|About this Abstract
||2017 TMS Annual Meeting & Exhibition
||Gamma (FCC)/Gamma-Prime (L12) Co-Based Superalloys II
||Superlattice Intrinsic Stacking Fault Energies and Solute Segregation to Planar Defects in Co-based Superalloys
||Michael S Titus, Robert K Rhein, Alessandro Mottura, Min-Hua Chen, Anton Van der Ven, Tresa M Pollock
|On-Site Speaker (Planned)
||Michael S Titus
Co-based superalloys strengthened by the γ’-(L12) phase exhibit comparable and, in some cases, superior high temperature creep resistance to 1st-generation Ni-based superalloys.
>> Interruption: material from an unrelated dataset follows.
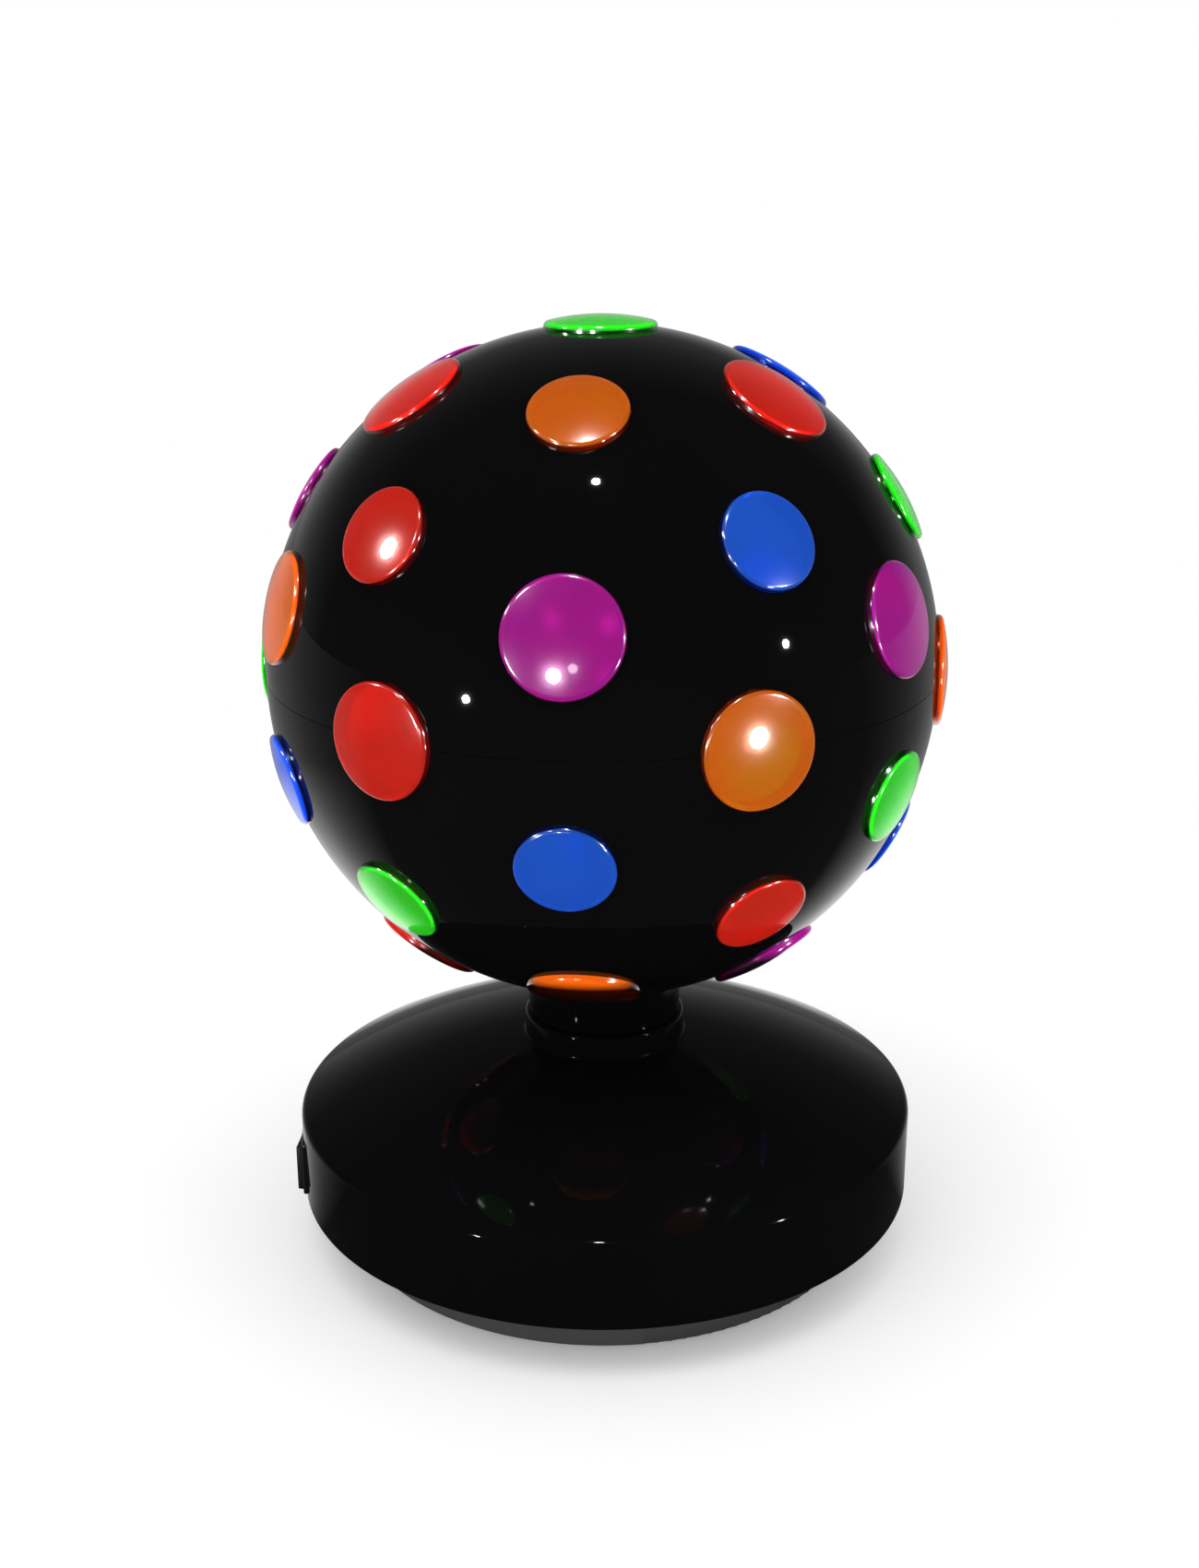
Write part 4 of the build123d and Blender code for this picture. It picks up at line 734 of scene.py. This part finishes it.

Despite the comparable creep resistance between Co- and Ni-based superalloys, the high temperature creep deformation modes are markedly different: the γ’ phase in Ni-based superalloys is typically sheared via coupled a/2<110> matrix dislocations, whereas the γ’ phase in Co-based superalloys is sheared via Shockley superpartial a/3<112> dislocations, which leave superlattice intrinsic stacking faults (SISF) behind in their wake. We have calculated the SISF energies over a broad range of compositions via density functional theory (DFT), including both Co3(Al,W)- and Co3(Al,Mo)- based alloys. Incorporating vibrational free energy, we have calculated the temperature-dependent SISF energies. The SISF energies will be linked to the observed solute segregation behavior at SISFs, and implications for improving high temperature Co-based superalloy strength will be discussed.